Роган перебил его нетерпеливым жестом.

— Нет, нет, нет. Ты погружаешься в бесплодные теории. Даже хуже — в искусственную магию.

— А что такое искусственная магия?

— Магия ради самой магии. — И Роган неодобрительно покачал головой. — Бессмысленные заклинания ради бессмысленных целей. — Он устремил на мальчика пронзительный взгляд. — Волшебники — это тебе не философы. Мы — люди дела. Как те же ремесленники.

— Но это же чудесно — волшебными словами делать так, чтобы предметы исчезали.

— Открою тебе тайну, мальчик, — молвил Роган. — Это кажется чудесным, когда ты видишь, как это происходит. Но к тому времени, как ты потратишь годы, чтобы научиться это делать, большая часть чуда почему-то утеряется.

— Но я…

— А что касается волшебных слов… Понимаешь, сами по себе они не содержат магии. То, что кажется магией, в действительности — большей частью результат долгих упражнений, или…

— Но некоторые слова могут передвигать вещи, — возмутился Рики. — И в том заклинании, которое вы написали… начертали, эти слова для меня сами, как настоящее… что-то.

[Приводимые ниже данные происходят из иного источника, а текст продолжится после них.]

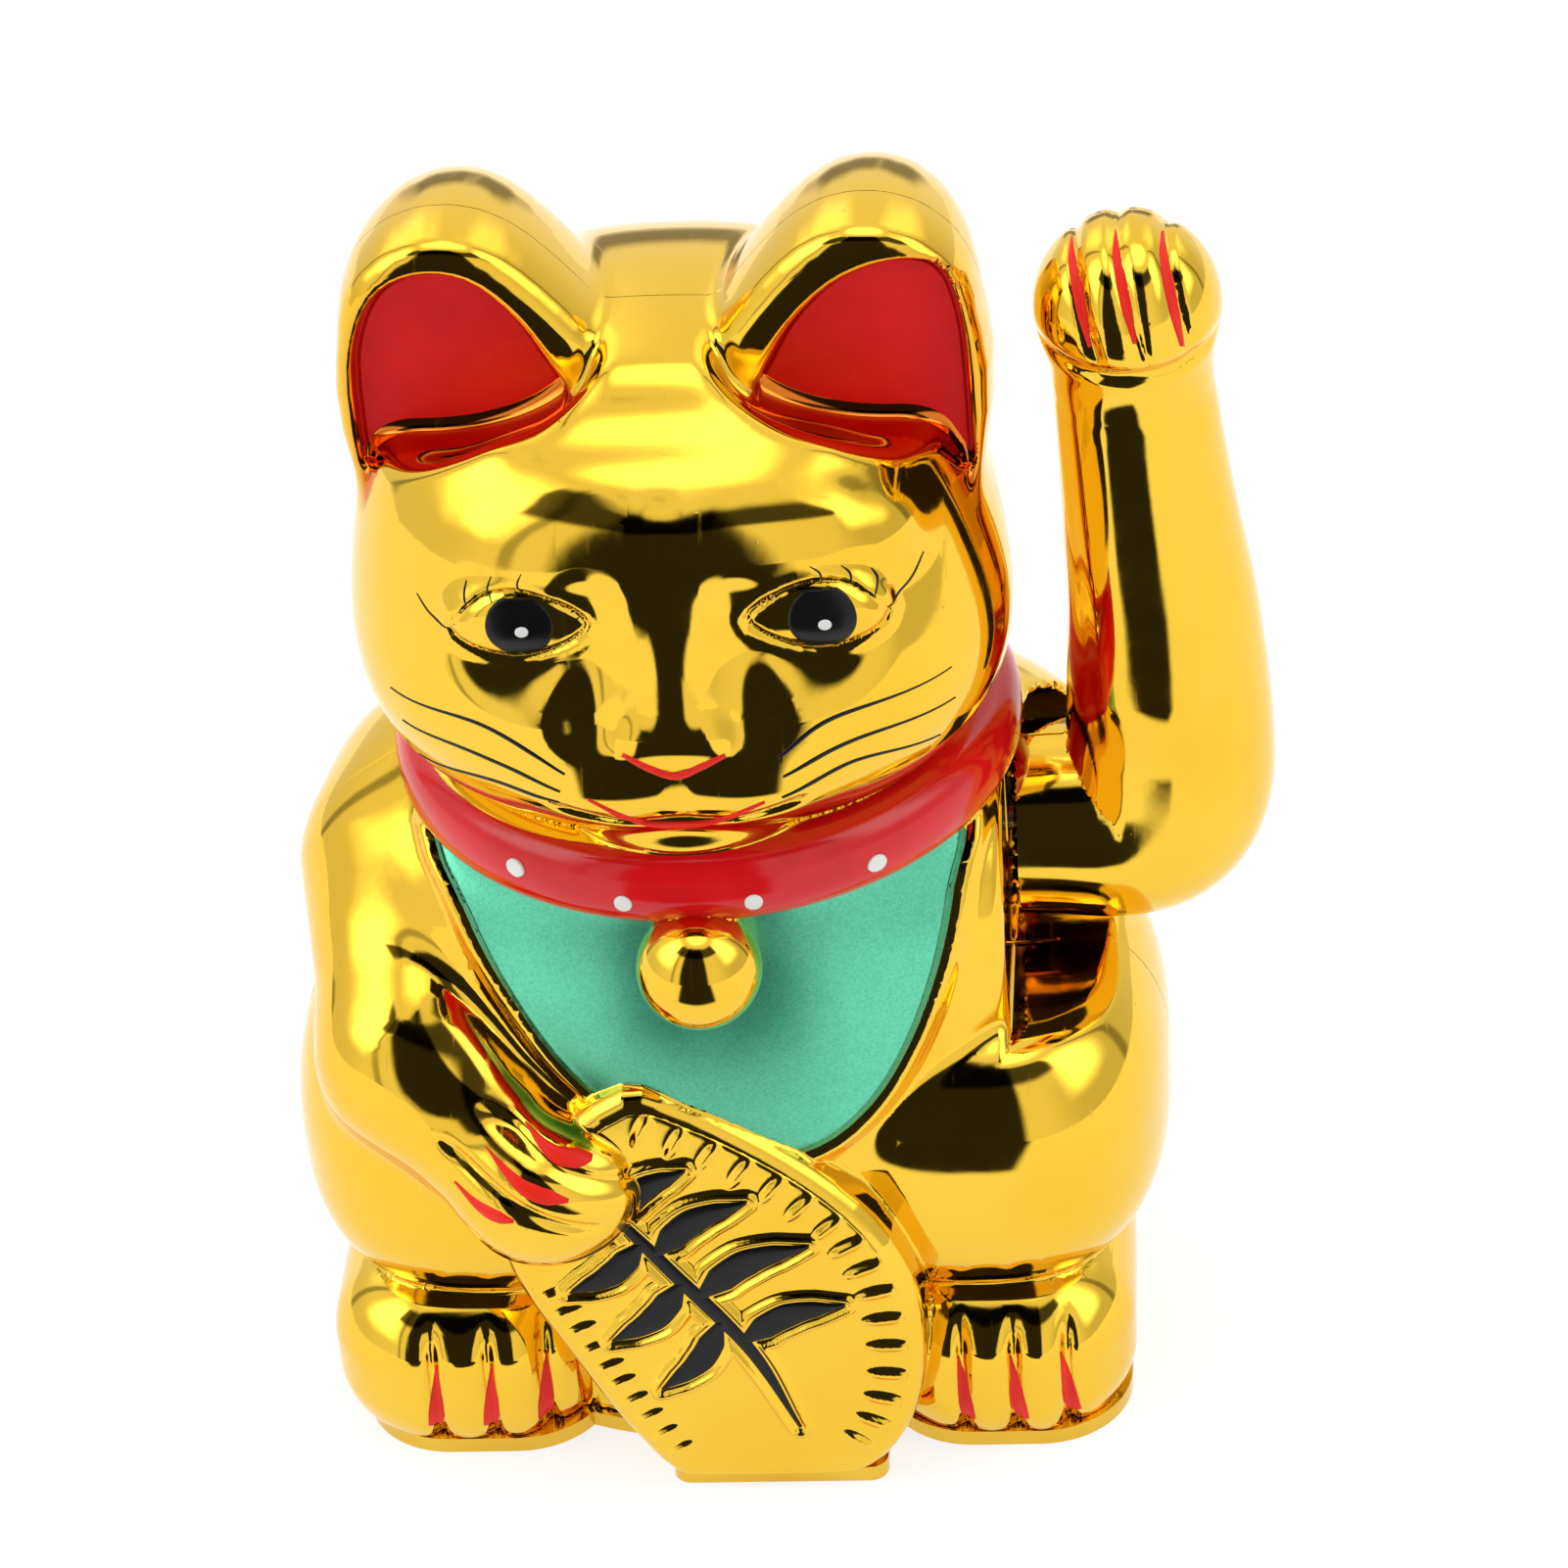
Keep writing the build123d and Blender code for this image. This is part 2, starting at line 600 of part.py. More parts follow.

Роган не привык, чтобы его перебивали на полуслове. Собственно, он вообще не привык с кем-то беседовать. Мальчишка, который ожидал его дома, во дворце, был вялым, туповатым и оживлялся, только когда приходило время обеда. Придворный маг внимательно посмотрел на Рики, который едва не подпрыгивал от возбуждения. «Возможно, имеет смысл попросить Асбрака принять слугу с более живым темпераментом…» — подумал он.

— Что ж, хорошо, мальчик, — сказал Роган и снисходительно улыбнулся. — Волшебные слова в том заклинании предназначены для учеников, которые уже седьмой год изучают магию. Но ты непременно скажи мне, когда выучишь их.

— Ладно. Сперва я…

— Однако сейчас будь так добр, покажи мне, в какой стороне находится ваш дом. Я немного продрог. — Роган с подозрением покосился на океан. — И, надеюсь, ты не будешь подходить к воде слишком близко.